One year after the Tea Party insurgency disrupted Democratic Congressional town hall meetings, it’s worth asking how healthcare reform survived. By the beginning of 2010, Scott Brown had taken Ted Kennedy’s Senate seat, reform proponents had lost the national narrative and voters in swing states around the country had soured on reform.
Still, health reform became law, an achievement that for all its flaws, finally establishes a government obligation to make health coverage affordable. How, despite all the odds, did it happen?
The victory was no accident. The progressive campaign to win healthcare reform was several years in the making and was based on a well-developed and resourced plan, from which we can take key lessons for other progressive campaigns. Here is what we did to win.
Early in-depth public opinion research: A coalition of groups joined in a two-year project to identify public attitudes towards healthcare reform. We found that: we needed to reassure people that they would not lose the coverage they liked but would instead gain more choices, affordability and security; it’s futile to compare ourselves to other countries, in a nation that firmly believes that we’re number one; and we need to animate anger and hope as the antidote to the opposition’s main weapon, fear. We also found evidence—not surprisingly—that the popular target for anger was the insurance industry.
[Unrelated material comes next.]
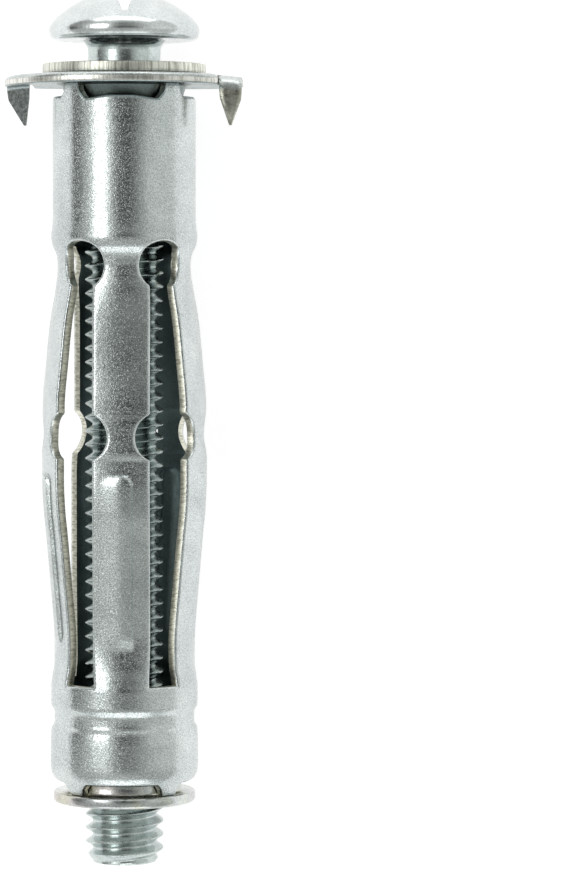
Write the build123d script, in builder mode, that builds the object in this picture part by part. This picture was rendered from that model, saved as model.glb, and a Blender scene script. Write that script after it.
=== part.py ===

A unifying policy proposal: It’s difficult to understate the importance of the public option in creating unity among most of the organized left. The public option bridged the gap between the deep desire for single-payer among healthcare activists and the reality that neither the American public or political system could tolerate having everyone enroll in a government health insurance plan. Without the public option, we would never have been able to put together the coalition that formed a strong, well-resourced campaign to win reform.
A broad, progressive coalition: We built a coalition, Health Care for America Now (HCAN), from among the biggest multi-issue, progressive organizations, particularly those able to mobilize people outside the Beltway. The twenty groups that eventually made up HCAN’s leadership included major unions, community-organizing networks, netroots groups and organizations representing women and communities of color and think-tanks. The coalition agreed to ten specific principles for reform and the leadership organizations each made a major commitment to the campaign of money, staff and membership mobilization. The combination of unity around policy and mission and significant investment in the actual campaign meant that the coalition would do what most people thought impossible: stick together to the end.
A detailed campaign plan: The HCAN Organizing Committee wrote an 865-page campaign plan incorporating: grassroots and netroots organizing; communications through traditional, paid and new media; coalition building including creating a new organization of small businesses; fundraising; and a new round of public opinion research focused on generating anger at the health insurance industry.